Hope and her colleagues shared what they learned in the July-September Journal of Applied Developmental Psychology.
Teens take action in their own way
The connection between stress and action was fairly small, Hope says. But “there is a pattern” of kids who are stressed by racism beginning to see that it is all around them. And some begin to fight that system.
Other things might have affected the findings, too. Many parents might not let their kids attend protests, for instance. And people who are especially involved in their communities might be more likely to join protests. It could be that many teens who want to take action have not done so yet.
And taking action does not always mean protesting, Hope points out. It could amount to wearing t-shirts with anti-racist messages, such as “Black Lives Matter.” Or students might have started “confronting friends who make racist jokes.” They could also be posting about racism online.
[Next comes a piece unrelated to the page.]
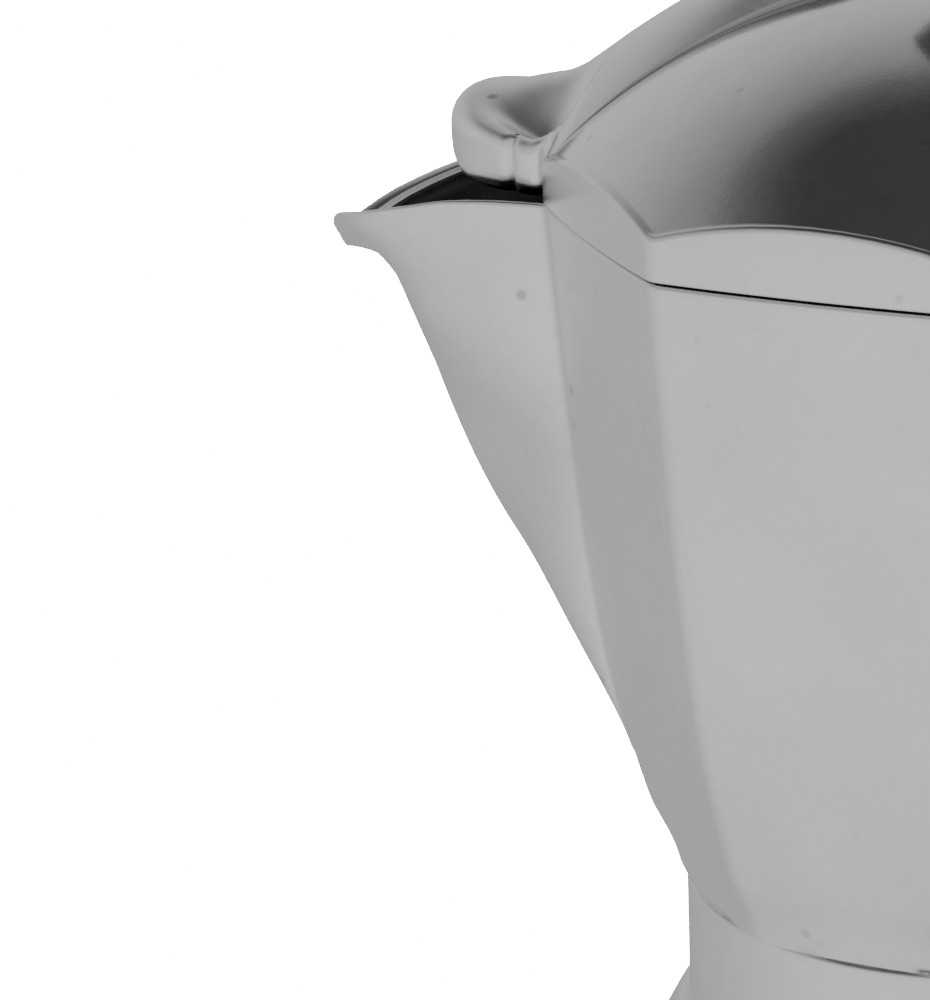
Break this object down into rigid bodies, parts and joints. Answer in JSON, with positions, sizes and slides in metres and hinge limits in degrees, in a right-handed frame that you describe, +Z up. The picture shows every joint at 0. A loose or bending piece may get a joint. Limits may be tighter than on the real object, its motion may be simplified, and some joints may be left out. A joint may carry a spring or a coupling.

These are “actions that youth can take that are less risky,” she says.
Many scientists study how racism affects teens. But unlike here, most others have not studied what the teens might do in response to racism, says Yoli Anyon. She’s a social worker, someone trained to help people cope with challenges. Anyon works at the University of Denver in Colorado. “We always worry if you expose young people to indicators of oppression, like racism, it can be disempowering,” she says. Stress — including the stress from racism — can lead to symptoms of anxiety and depression.
But this study shows that stress from racism can lead some teens to see the systemic racism around them clearly. “It’s evidence that even at a young age, youth are able to detect and understand their experiences of racism and potentially connect that to issues of inequality,” Anyon says. “I think adults tend to overlook young people’s knowledge and insight and the degree to which they are experts in issues like this.”
Adults might have something to learn from these kids, too, Anyon says. Teens could help shape what the future of protest looks like. “It doesn’t have to be the same action [that was] taken in the past,” she says. “Especially in the time of COVID-19, we all have to find new ways of taking action.” Teens use hashtags, apps and others methods to pursue racial justice. “We as adults need to listen to them.”